Quello che possiamo fare non è eliminare questo tempo: non è possibile, e non sarebbe nemmeno giusto. Sarebbe inumano. Ma possiamo ridurre il tempo della inevitabile sofferenza. Anziché starci male per settimane, mesi o – come capita ad alcuni – per il resto della vita, possiamo soffrire per un periodo molto più breve.
Quando mio padre è morto, martedì scorso, mi sono sentito scosso. Sradicato. Rintronato.

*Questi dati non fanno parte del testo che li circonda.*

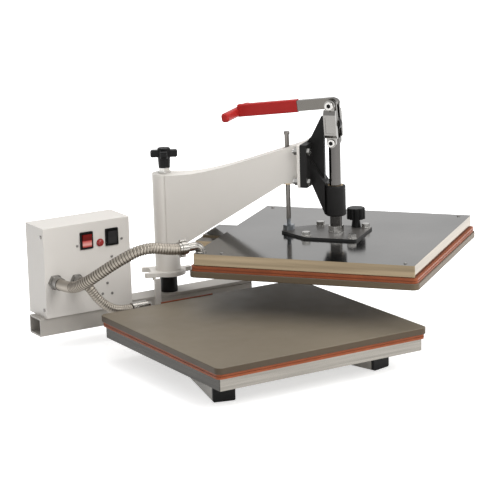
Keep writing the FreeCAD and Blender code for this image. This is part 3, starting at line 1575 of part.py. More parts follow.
def make_carriage():
    reach = S.platen_reach
    shaft = rod("shaft_main", S.shaft_radius, (PLATE_TOP + S.nut_high, CLEVIS_PIN + 8), (0, -reach))
    shaft = rounded("shaft_round", shaft, 1.5, lies_at(Z_AXIS, CLEVIS_PIN + 8))
    thread = rod("shaft_thread", S.thread_radius, (UPPER_TOP, PLATE_TOP + S.nut_high + 1), (0, -reach))
    hole = rod("shaft_eye", S.pin_radius + 0.3, (-20, 20), (-reach, CLEVIS_PIN), "x")
    arm_node("plunger_shaft", cut("plunger_shaft", fuse("shaft_shape", [shaft, thread]), [hole]))

    nut = hexagon("nut_blank", S.nut_across, (PLATE_TOP + 1, PLATE_TOP + S.nut_high), (0, -reach))
    washer_span = (PLATE_TOP, PLATE_TOP + S.nut_washer_thick)
    washer = rod("nut_washer", S.nut_washer_radius, washer_span, (0, -reach))
    bore_span = (PLATE_TOP - 1, PLATE_TOP + S.nut_high + 1)
    bore = rod("nut_bore", S.thread_radius + S.seated, bore_span, (0, -reach))
    arm_node("plunger_nut", cut("plunger_nut", fuse("nut_and_washer", [nut, washer]), [bore]))

    nose = S.plate_nose
    outline = [
        (-S.plate_half, -reach - S.plate_ahead),
        (S.plate_half, -reach - S.plate_ahead),
        (S.plate_half, -reach + S.plate_behind),
        (S.plate_nose_half, -reach + nose),
        (-S.plate_nose_half, -reach + nose),
        (-S.plate_half, -reach + S.plate_behind),
    ]
    blank = plate("plate_blank", "xy", outline, (UPPER_TOP, PLATE_TOP))
    blank = rounded("plate_round", blank, 6.0, runs_along(Z_AXIS))
    half = S.plate_bolt_pitch / 2
    places = [(a * half, -reach + b * half) for a in (-1, 1) for b in (-1, 1)]
    through = (UPPER_TOP - 1, PLATE_TOP + 1)
    holes = [rod(f"plate_hole_{i}", 4.3, through, place) for i, place in enumerate(places)]
    rod_place = (0, -reach + S.rod_behind)
    knob_place = (S.knob_across, -reach - S.knob_ahead)
    holes.append(rod("plate_thread", S.thread_radius + S.seated, through, (0, -reach)))
    holes.append(rod("plate_rod", S.rod_thread_radius + S.seated, through, rod_place))
    holes.append(rod("plate_knob", 4.3, through, knob_place))
    arm_node("mounting_plate", cut("mounting_plate", blank, holes))

    bolts = []
    for i, place in enumerate(places):
        washer_span = (PLATE_TOP, PLATE_TOP + S.plate_washer_thick)
        washer = rod(f"plate_washer_{i}", S.plate_washer_radius, washer_span, place)
        head_span = (PLATE_TOP + 1, PLATE_TOP + S.plate_bolt_high)
        head = hexagon(f"plate_head_{i}", S.plate_bolt_flats, head_span, place)
        shank = rod(f"plate_shank_{i}", 4.0, (UPPER_TOP + 0.1, PLATE_TOP + 1), place)
        bolts.append(fuse(f"plate_bolt_{i}", [head, washer, shank]))
    arm_node("plate_bolts", group("plate_bolts", bolts))

    thread_top = PLATE_TOP + S.rod_thread_long
    stem = rod("rod_stem", S.rod_radius, (thread_top, S.rod_top), rod_place)
    thread = rod("rod_thread", S.rod_thread_radius, (UPPER_TOP + 0.1, thread_top + 1), rod_place)
    cap = rod("rod_cap", S.rod_radius + 1.2, (S.rod_top - 5, S.rod_top), rod_place)
    cap = rounded("rod_cap_round", cap, 1.0, lies_at(Z_AXIS, S.rod_top))
    foot = hexagon("rod_nut", S.rod_nut_flats, (PLATE_TOP, PLATE_TOP + S.rod_nut_high), rod_place)
    arm_node("guide_rod", fuse("guide_rod", [stem, thread, cap, foot]))

    place = knob_place
    low = PLATE_TOP + S.knob_lift
    cap = rod("knob_cap", S.knob_radius, (low, low + S.knob_high), place)
    cap = rounded("knob_cap_round", cap, 2.5, lies_at(Z_AXIS, low + S.knob_high))
    flutes = []
    count = 10
    for i in range(count):
        turn = 2 * math.pi * i / count
        spot = (
            place[0] + (S.knob_radius + 2.2) * math.cos(turn),
            place[1] + (S.knob_radius + 2.2) * math.sin(turn),
        )
        flutes.append(rod(f"knob_flute_{i}", 3.6, (low - 1, low + S.knob_high + 1), spot))
    cap = cut("knob_fluted", cap, flutes)
    collar = cone("knob_collar", 8.5, 6.5, (PLATE_TOP + S.small_gap, low + 1), place)
    stud = rod("knob_stud", 4.0, (UPPER_TOP + 0.4, PLATE_TOP + 2), place)
    arm_node("adjust_knob", fuse("adjust_knob", [cap, collar, stud]))


def make_post_knob():
    """The clamp on top of the post: a fixed washer and nut, and the star knob over them."""
    seat = S.sleeve_top + S.small_gap
    stud_top = seat + 20
    base = seat + S.clamp_high
    washer = rod("clamp_washer", S.clamp_washer_radius, (seat, seat + S.clamp_washer_thick), (0, 0))
    nut = hexagon("clamp_nut", S.clamp_nut_flats, (seat + 2, base), (0, 0))
    stud = rod("clamp_rod", S.stud_radius, (S.post_top - S.stud_depth + 6, stud_top), (0, 0))
    node("clamp_stud", fuse("clamp_stud", [washer, nut, stud]))

    arm_low = base + S.star_stem
    arm_high = arm_low + S.star_arm_thick
    top = arm_high + S.star_dome
    stem = cone("knob_stem", S.star_stem_radius - 1, S.star_stem_radius, (base, arm_low + 1), (0, 0))
    half = S.star_arm_wide / 2
    arms = []
    for i in range(4):
        arm = block(f"knob_arm_{i}", (0, S.star_arm_long), (-half, half), (arm_low, arm_high))
        arm = rounded(f"knob_arm_round_{i}", arm, 3.5, lambda edge: edge.BoundBox.XMin > 1)
        turned_arm = group(f"knob_arm_turned_{i}", [arm])
        turned_arm.Placement = Placement(Vector(), Rotation(Z_AXIS, 90 * i + SIZES["star_turn"]))
        arms.append(turned_arm)
    hub = rod("knob_hub", S.star_stem_radius, (arm_low, top), (0, 0))
    hub = rounded("knob_hub_round", hub, 2.0, lies_at(Z_AXIS, top))
    bore = rod("knob_bore", S.stud_radius + S.seated, (base - 1, stud_top), (0, 0))
    node("clamp_knob", cut("clamp_knob", fuse("clamp_knob_shape", [stem, hub] + arms), [bore]))


# ---------------------------------------------------------------- build and write


def check_and_write():
    DOC.recompute()
    bad = [o.Name for o in DOC.Objects if {"Invalid", "Error"} & set(o.State)]
    if bad:
        raise RuntimeError(f"features that failed: {bad}")
    for name, thing in NODES.items():
        shape = thing.Shape
        if shape.isNull() or not shape.isValid() or not shape.Solids:
            raise RuntimeError(f"{name}: no valid solid")
    os.makedirs("parts", exist_ok=True)
    for name, thing in NODES.items():
        thing.Shape.exportStep(f"parts/{name}.step")
    print(f"{len(NODES)} nodes, stroke {float(STROKE):.2f}, upper platen {float(UPPER_LOW):.2f}")


make_base()
make_lower_unit()
make_upper_unit()
make_box()
make_conduits()
make_arm()
make_bracket()
make_handle()
make_links()
make_carriage()
make_post_knob()
check_and_write()
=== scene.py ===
import json
import math

import bpy
from mathutils import Matrix, Vector


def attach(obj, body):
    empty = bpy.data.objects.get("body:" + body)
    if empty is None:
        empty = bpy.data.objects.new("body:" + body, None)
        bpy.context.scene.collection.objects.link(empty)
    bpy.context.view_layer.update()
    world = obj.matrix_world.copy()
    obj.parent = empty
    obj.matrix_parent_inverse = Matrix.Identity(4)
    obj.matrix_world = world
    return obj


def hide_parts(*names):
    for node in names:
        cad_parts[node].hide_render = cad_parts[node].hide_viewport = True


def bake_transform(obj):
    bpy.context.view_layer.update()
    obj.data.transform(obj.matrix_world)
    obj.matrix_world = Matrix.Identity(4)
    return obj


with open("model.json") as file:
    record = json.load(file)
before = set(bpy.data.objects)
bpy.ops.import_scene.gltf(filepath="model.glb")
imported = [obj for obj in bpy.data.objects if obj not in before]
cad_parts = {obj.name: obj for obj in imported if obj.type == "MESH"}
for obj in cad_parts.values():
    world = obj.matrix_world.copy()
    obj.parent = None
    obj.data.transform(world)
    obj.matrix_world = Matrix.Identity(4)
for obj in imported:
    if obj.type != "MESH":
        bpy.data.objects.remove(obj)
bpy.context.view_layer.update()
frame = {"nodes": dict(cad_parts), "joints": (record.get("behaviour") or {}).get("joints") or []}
nodes = frame["nodes"]
scene = bpy.context.scene
MM = 0.001

# ---------------------------------------------------------------- shader nodes

WHITE = (1.0, 1.0, 1.0)
BLACK = (0.0, 0.0, 0.0)
# Where one colour turns into another: by the Z of the normal, by its X, and by noise.
SLOPE_EDGES = (0.25, 0.75)
SIDE_EDGES = (0.35, 0.85)
MOTTLE_EDGES = (0.3, 0.7)


def principled(name, colour, rough, metal=0.0):
    material = bpy.data.materials.new(name)
    material.use_nodes = True
    tree = material.node_tree
    shader = tree.nodes["Principled BSDF"]
    shader.inputs["Base Color"].default_value = (*colour, 1.0)
    shader.inputs["Roughness"].default_value = rough
    shader.inputs["Metallic"].default_value = metal
    return material, tree, shader


def maths(tree, operation, *values, kind="ShaderNodeMath", result="Value"):
    """What a Math node makes of its values, each a number or another node's output."""
    node = tree.nodes.new(kind)
    node.operation = operation
    for socket, value in zip(node.inputs, values):
        if isinstance(value, bpy.types.NodeSocket):
            tree.links.new(value, socket)
        else:
            socket.default_value = value
    return node.outputs[result]


def coordinate(tree, space, axis):
    """The X, Y or Z part of a texture coordinate."""
    where = tree.nodes.new("ShaderNodeTexCoord")
    split = tree.nodes.new("ShaderNodeSeparateXYZ")
    tree.links.new(where.outputs[space], split.inputs["Vector"])
    return split.outputs[axis]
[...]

Sono rimasto a casa con mia madre e i miei fratelli dal mattino, quando è deceduto, fino al pomeriggio. Muto. Avvolto nei miei pensieri. Poi sono andato a fare la spesa per mia madre. E al supermercato mi sono concentrato su ciò che dovevo prendere. Poi ho cominciato a pensare a quanto avrei dovuto fare l’indomani, e nei giorni successivi.
Se avessi continuato per giorni a rimuginare il dolore della perdita di mio padre, e poi quello della perdita dell’amico City Angel, non avrei la forza di parlare ora con te. E allora, quando mi capita una disgrazia tra capo e collo, faccio così: mi trincero nel mio dolore per qualche ora. Piango: non mi vergogno a dirlo. E le lacrime mi aiutano a scaricare la tensione. Dopodiché le asciugo e mi concentro su due cose.
La prima: cosa posso imparare da quanto è successo. E cosa posso fare, in questi due casi specifici, per tenere viva la memoria della persona cara che mi ha lasciato.
La seconda: cosa posso fare per rendermi utile. E per continuare a vivere. Se non fossi andato a fare una cosa banale come la spesa perché chiuso in camera a singhiozzare avrei causato un problema a mia madre anziana, che non può uscire di casa.
L’incontro con la morte ci può aiutare a vivere meglio. Perché ci ricorda di quanto sia breve la nostra vita. E di quale sia la nostra missione da compiere qui, su questo pianeta, prima di lasciarlo.